Be mindful of "woke" culture.
Anyone who considers themselves as "the most woke" might still have some work to do. None of us are all knowing in the work. There is always more to learn, and there is always someone who knows more. Listen and be respectful of elders, but also be aware that some of their own traumas prevent them from seeing change as well. Excessive "woke" culture tends to be laced with ego, and resists one of the most important qualities of empathy, which is the ability to listen.
How much of our own comfort are we willing to sacrifice for true equality? Will we vote in the best interest of society's most disadvantaged? Are we willing to give up habits that damage the lives of other human beings? Do we have the capacity to challenge industries that treat other species inhumanely by refusing to buy their products? What will we do to demand change for the greater good of all humanity, not just our own good? Can we use our shining moment to be a voice for the voiceless?

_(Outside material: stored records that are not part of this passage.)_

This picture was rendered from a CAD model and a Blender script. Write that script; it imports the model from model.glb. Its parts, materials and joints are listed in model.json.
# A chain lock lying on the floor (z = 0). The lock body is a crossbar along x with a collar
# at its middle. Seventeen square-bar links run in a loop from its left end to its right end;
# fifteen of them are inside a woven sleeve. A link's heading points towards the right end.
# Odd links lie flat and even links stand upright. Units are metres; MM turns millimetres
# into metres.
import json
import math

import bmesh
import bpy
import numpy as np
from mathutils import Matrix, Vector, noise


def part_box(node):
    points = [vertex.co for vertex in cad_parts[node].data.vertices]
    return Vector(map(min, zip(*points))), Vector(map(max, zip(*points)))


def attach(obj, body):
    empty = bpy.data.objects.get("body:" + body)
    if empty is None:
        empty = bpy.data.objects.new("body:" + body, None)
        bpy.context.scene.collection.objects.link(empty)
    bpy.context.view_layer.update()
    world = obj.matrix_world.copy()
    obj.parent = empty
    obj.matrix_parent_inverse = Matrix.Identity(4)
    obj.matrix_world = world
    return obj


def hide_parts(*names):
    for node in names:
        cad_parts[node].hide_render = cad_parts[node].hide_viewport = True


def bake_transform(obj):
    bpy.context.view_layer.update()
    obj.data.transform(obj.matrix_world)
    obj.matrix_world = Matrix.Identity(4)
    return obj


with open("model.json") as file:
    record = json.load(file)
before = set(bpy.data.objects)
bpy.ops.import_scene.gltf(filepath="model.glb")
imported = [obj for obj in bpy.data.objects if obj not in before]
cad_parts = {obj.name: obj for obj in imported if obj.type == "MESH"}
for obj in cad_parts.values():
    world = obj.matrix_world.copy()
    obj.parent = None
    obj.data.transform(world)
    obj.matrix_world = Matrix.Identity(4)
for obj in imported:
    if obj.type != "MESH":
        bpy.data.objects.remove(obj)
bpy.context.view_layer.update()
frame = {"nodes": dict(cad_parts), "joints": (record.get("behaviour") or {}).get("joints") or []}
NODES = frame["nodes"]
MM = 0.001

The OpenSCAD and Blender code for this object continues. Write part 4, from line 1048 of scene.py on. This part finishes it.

As an Indigenous woman, I wonder if our causes make everyone uncomfortable because so often are we diminished, ignored, and forgotten. We fight for each other and the environment. We reject pipelines and wasteful border walls going through our sacred burial sites. We lobby and write letters to Washington, D.C., only to continue to be ignored and even mocked with red-faced mascots. We are perpetually disrespected and discounted in discussions of equality. Perhaps because it's easier for society not to acknowledge us. People enjoy the historical Native that rode horses, beat the drum, and smoked a peace pipe. Our historical erasure is America's luxury. For no one wants to think about the genocide of millions, and the systems of oppression that still plague our communities today. Despite all the hard work we do to educate and create space, we are constantly met with ignorance.
We will continue to fight for land, water, and justice for our communities. The challenge has been to make society see that when we fight for the land and the water, we fight for the land you stand on and water you drink too.